Ever since I had the twins - I have rebuked my body. Granted I'm back to pre-pregnancy weight, but the way my body changed bothered me a lot. I am not sure if it was part of post-partum depression, yet it took a while for me to accept the way it looks now. There are times I still find myself disliking the way it has all changed. I am still trying to accept this how God wanted my body to be. Sometimes my thoughts contradict where I wonder what a mommy make-over would be like or wishing I had my body back before I got pregnant. However, Tino says every change is beautiful. I don't have the Hollywood silicone or the tall spidery legs of most models, but I am beginning to ask myself if I would really want it.
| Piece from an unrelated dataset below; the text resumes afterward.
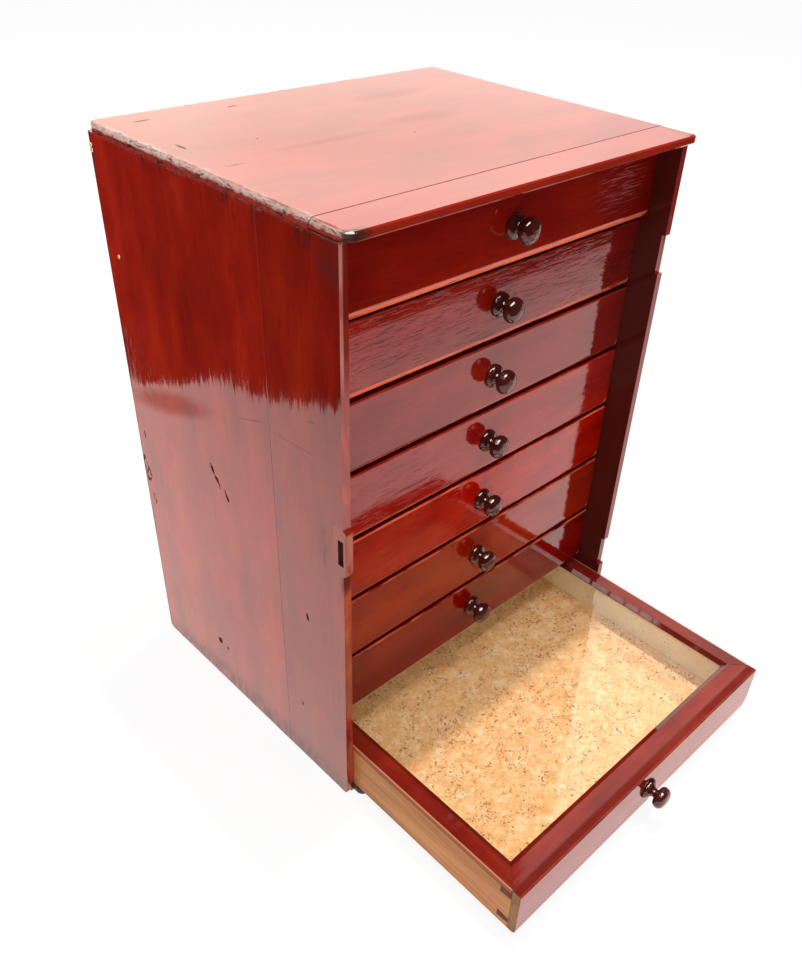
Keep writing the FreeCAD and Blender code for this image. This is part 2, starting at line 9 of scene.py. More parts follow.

(Females) can plaster on make-up that when it comes off, we're almost unrecognizable. The people on televsion and magazine covers have layers of make-up on. I admit that makeup is nice - as I can see it as a form of art. The only problem I have with the whole caked-on makeup is that it gives the rest of us a false sense of beauty. My dear husband despises it when I put make-up on. When I ask him, 'Why?', he always responds, 'Natural is always better.' I admit, I practice the whole make-up thing. I am awful with it for the most part. I don't know how concealer works nor which foundation to use; how to apply eyeshadow or blush. Although confessing that I barely know about girlie products is embarrassing, I must admit I am content that I don't have to make myself up to be considered beautiful.
I've only written about the beauty of outward appearances. However, the real beauty I want to focus on is a person's character. We are so quick to revel in other people's faults, but what about the successful moments in their life? Do you sincerely give them praise when they are succeeding or do you mutter bad things? It is not just about being the bigger person or more righteous one, it shows how beautiful you really are.
There is so much evil in this world that I have almost convinced myself that the world that it is filled with ugly people - not because the way they look, but because the way they act. It seems lately a lot of bad things are happening to people and others celebrate in their pain. Why are we so selfish nowadays that we can't help one another during another's downfall? It doesn't matter whether or not you believe in God, being kind to one another is key to combatting the constant violence we face. Which leads me to my next outlook on beauty: being nice.
When someone is nice, why do we look at it as a weakness? Since I've been in my current job, I've heard it too many times, "You're too nice." Growing up on the island, I was taught inafa'maolek. To us Chamorus, inafa'maolek means peace, love, harmony, family, good neighbor and most importantly, respect. Does this make me a weak person? If you are saying "yes", I say you're wrong. Society is so hardened that we forgot what respect is. Does this mean we should be rude in all our ways?
So if society is calling for us to be walking plastic, have a face of caked on make-up, exude being vain, constant selfishness, and rude to be considered beautiful - I'd rather be ugly. However, I know in my heart and my husband's eyes that I am beautiful. As the Bible says in 1 Samuel 16:7 - "The Lord does not look at the things man looks at. Man looks at the outward appearance, but the Lord looks at the heart." I end this blog with one question... Are you beautiful?